We stop using atoum for manual tests. It's likely to be a pause though. The experiment has shown we need to refactor and clean our code, then there will be a good chance for atoum to come back. The experiment has also shown how to increase the testability of our code: Not everything can be addressed by using another test framework even if it largely participates. We can focus on those points specifically, because we know where they are now. Finally, I reckon it has participated in moving the test infrastructure inside Automattic by showing that something else exists, and that we can go further.
I said we stopped using atoum “for manual tests”. Yes. Because we also have automatically generated tests. The experiment was not only about switching to atoum. Many other aspects of the experiment are still running! For instance, Kitab is used for our code documentation. Kitab is able to (i) render the documentation, and (ii) test the examples written inside the documentation. That way the documentation is ensured to be always up-to-date and working. Kitab generates tests for- and executes tests with atoum. It was easy to set up: We just had to use the existing test bootstraps designed for atoum. We also have another tool to compile HTTP API Blueprint specifications into executable tests. So far, everyone is happy with those tools, no need to go back, everything is automat(t)ic. Other tools are likely to be introduced in the future to automatically generate tests. I want to detail this particular topic in another blog post.
Conclusion
Moving to another test framework is a huge decision with many factors.

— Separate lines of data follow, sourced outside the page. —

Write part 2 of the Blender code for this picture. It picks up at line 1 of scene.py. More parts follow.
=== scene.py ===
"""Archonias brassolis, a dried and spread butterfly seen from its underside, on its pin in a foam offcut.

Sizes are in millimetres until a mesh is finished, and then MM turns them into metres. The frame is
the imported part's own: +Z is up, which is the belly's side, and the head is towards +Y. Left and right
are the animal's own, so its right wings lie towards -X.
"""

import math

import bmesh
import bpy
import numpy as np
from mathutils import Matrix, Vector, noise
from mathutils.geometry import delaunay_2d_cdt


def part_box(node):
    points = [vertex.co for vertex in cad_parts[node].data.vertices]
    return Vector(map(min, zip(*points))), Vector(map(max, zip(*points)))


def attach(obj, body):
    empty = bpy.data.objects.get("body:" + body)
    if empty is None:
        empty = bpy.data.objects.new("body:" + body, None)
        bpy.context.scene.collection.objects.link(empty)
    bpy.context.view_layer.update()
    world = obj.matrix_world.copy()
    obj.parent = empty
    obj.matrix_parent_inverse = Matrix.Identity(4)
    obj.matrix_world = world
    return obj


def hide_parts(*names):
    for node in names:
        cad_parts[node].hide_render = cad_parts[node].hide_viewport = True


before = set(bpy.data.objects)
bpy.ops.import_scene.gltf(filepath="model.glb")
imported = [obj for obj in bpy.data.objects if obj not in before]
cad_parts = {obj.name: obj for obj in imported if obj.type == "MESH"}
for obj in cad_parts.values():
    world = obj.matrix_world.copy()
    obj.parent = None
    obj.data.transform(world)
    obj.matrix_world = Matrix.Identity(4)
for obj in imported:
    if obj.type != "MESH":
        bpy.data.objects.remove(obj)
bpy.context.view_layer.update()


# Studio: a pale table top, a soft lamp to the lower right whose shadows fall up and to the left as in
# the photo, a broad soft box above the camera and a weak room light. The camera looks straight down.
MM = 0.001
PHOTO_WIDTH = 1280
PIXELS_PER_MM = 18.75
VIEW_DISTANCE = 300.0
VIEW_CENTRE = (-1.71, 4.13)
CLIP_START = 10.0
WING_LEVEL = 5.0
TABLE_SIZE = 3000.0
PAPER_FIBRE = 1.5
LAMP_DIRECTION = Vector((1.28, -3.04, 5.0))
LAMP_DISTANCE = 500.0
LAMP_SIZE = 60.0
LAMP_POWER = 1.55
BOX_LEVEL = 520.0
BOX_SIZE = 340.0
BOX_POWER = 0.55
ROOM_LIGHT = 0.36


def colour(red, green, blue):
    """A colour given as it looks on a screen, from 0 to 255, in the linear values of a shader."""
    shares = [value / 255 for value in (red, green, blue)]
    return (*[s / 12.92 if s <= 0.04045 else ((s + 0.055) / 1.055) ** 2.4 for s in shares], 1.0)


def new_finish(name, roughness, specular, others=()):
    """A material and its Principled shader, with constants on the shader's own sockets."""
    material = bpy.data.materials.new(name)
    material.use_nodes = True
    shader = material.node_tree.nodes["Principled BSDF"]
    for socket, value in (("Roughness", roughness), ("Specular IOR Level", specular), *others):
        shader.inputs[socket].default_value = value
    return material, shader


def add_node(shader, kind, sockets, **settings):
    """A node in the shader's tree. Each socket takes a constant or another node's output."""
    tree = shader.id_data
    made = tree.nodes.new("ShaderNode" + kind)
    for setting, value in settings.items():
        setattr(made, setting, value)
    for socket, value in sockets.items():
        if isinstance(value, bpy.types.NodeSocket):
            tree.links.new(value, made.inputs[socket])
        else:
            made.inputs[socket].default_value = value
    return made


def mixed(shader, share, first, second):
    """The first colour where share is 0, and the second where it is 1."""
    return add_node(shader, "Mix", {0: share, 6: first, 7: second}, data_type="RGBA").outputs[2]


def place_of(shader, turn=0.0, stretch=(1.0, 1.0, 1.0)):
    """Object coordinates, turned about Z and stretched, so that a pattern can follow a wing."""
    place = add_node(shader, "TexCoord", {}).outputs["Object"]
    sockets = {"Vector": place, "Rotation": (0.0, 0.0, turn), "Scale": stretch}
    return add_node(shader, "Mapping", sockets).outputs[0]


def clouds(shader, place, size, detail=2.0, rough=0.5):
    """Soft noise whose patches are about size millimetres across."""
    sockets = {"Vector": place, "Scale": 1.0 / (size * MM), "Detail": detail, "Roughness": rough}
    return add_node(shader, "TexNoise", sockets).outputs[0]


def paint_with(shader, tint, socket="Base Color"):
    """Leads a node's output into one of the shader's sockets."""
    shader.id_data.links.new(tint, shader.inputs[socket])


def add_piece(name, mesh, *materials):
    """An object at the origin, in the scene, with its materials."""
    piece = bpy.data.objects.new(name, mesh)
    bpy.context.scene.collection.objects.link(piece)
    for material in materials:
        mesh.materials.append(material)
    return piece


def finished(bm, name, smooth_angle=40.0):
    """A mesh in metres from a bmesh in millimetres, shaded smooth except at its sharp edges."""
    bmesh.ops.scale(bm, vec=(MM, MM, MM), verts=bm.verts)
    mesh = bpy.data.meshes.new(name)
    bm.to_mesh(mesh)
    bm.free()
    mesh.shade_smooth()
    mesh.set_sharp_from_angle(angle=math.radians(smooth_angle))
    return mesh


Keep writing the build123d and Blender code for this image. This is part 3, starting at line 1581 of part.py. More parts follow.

The fact atoum has atoum/phpunit-extension
is a time saver.
Nonetheless a new test framework does not mean it will fix all the
testability issues of the code. The benefits of the new test framework
must largely overtake the costs. In our current context, it was not the
case. atoum solves issues that are not our priorities. So yes, atoum
can help us to solve important issues, but since these issues are not
priorities, then the move to atoum was too early. During the project, we
gained new automatic test tools, like
Kitab. The experiment is not a
failure. Will we retry atoum? It's very likely. When? I hope in a year.